Orange: ROC Analysis
Sumber: https://docs.biolab.si//3/visual-programming/widgets/evaluate/rocanalysis.html
Widget ROC Analysis mem-plot true positive rate terhadap false positive rate di sebuah test.
Input
Evaluation Results: results of testing classification algorithms
Widget ROC Analysis menunjukkan ROC curve untuk model yang diuji dan kecembungan yang sesuai. Ini berfungsi sebagai rata-rata perbandingan antara classification model. Kurva memplot false positive rate pada sumbu x (1-spesifisitas; probabilitas target = 1 ketika nilai true = 0) terhadap true positive rate pada sumbu y (sensitivitas; probabilitas target itu = 1 ketika nilai sebenarnya = 1). Semakin dekat kurva mengikuti batas kiri dan kemudian batas atas ruang ROC, semakin akurat classifier tersebut. Melalui cost dari false positive dan false negative, widget ROC Analysis juga dapat menentukan classifer dan threshold yang optimal.

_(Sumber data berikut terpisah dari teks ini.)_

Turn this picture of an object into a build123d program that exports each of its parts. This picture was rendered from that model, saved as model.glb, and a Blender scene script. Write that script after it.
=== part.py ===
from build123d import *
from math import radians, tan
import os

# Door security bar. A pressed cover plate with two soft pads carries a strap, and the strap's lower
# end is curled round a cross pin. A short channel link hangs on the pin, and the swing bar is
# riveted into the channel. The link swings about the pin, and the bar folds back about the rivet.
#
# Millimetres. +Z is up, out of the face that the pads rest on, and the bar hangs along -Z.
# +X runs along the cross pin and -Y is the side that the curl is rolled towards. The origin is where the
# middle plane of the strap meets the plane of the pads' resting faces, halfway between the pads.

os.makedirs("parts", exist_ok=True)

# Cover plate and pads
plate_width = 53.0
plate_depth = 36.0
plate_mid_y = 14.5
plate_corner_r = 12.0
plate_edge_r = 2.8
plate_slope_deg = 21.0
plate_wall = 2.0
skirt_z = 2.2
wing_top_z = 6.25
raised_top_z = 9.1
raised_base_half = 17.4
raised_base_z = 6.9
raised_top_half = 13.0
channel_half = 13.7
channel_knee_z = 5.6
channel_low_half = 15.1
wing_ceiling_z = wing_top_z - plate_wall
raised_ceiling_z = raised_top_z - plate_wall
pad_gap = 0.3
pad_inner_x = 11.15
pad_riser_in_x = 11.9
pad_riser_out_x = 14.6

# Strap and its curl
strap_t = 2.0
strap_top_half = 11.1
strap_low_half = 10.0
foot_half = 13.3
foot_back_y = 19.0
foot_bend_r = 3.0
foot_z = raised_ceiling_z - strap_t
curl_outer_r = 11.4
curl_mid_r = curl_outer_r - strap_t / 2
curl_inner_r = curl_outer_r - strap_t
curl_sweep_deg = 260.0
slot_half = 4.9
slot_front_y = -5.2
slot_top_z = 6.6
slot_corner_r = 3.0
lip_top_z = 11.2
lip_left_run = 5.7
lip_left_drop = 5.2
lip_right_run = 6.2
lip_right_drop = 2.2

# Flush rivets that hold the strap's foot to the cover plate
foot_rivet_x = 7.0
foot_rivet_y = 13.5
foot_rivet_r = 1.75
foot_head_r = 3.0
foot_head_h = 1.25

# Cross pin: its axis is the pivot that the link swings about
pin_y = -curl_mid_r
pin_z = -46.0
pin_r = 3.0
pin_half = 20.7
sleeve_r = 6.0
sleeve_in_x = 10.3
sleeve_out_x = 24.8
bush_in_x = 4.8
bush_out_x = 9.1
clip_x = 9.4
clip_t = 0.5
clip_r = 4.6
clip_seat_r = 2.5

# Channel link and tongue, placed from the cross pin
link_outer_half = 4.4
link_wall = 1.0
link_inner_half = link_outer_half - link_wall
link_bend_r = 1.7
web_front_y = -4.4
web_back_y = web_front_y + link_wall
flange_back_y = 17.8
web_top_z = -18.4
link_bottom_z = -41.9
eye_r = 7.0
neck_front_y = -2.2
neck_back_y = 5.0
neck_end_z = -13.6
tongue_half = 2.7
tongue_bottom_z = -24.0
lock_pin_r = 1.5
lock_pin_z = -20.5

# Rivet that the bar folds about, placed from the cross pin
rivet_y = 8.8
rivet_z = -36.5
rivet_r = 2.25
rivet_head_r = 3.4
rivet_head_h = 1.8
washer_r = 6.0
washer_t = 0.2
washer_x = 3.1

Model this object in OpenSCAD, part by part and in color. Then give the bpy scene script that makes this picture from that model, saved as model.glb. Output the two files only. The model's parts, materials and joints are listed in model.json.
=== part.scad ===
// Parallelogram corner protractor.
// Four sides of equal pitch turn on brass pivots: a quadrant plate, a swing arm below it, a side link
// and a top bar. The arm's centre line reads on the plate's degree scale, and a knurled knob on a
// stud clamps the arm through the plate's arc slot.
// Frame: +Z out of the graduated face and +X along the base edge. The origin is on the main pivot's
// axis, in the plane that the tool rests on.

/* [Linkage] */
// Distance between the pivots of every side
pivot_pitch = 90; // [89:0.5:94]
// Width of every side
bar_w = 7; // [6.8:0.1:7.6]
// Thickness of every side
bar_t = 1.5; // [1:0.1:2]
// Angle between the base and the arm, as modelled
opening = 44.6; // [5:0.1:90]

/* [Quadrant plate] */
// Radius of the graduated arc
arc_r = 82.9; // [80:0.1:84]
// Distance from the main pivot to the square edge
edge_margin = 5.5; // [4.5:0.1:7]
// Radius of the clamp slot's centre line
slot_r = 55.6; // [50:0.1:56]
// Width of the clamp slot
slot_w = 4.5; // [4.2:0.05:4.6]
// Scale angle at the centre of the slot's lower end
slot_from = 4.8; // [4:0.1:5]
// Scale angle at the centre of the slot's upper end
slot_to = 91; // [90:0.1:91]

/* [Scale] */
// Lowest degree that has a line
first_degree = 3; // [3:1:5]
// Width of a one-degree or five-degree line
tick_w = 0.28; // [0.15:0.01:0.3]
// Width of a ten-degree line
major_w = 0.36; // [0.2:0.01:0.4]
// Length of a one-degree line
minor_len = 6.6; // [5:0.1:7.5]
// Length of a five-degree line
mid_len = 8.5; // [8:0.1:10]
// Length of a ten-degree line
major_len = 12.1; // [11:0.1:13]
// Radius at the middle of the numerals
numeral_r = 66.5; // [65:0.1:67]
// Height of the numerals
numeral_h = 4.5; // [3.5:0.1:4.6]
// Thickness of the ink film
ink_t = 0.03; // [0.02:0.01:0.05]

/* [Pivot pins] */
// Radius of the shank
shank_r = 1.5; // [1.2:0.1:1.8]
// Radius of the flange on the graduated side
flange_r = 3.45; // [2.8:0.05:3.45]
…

- Choose the desired Target Class. The default class is chosen alphabetically.
- If test results contain more than one classifier, the user can choose which curves she or he wants to see plotted. Click on a classifier to select or deselect it.
- When the data comes from multiple iterations of training and testing, such as k-fold cross validation, the results can be (and usually are) averaged.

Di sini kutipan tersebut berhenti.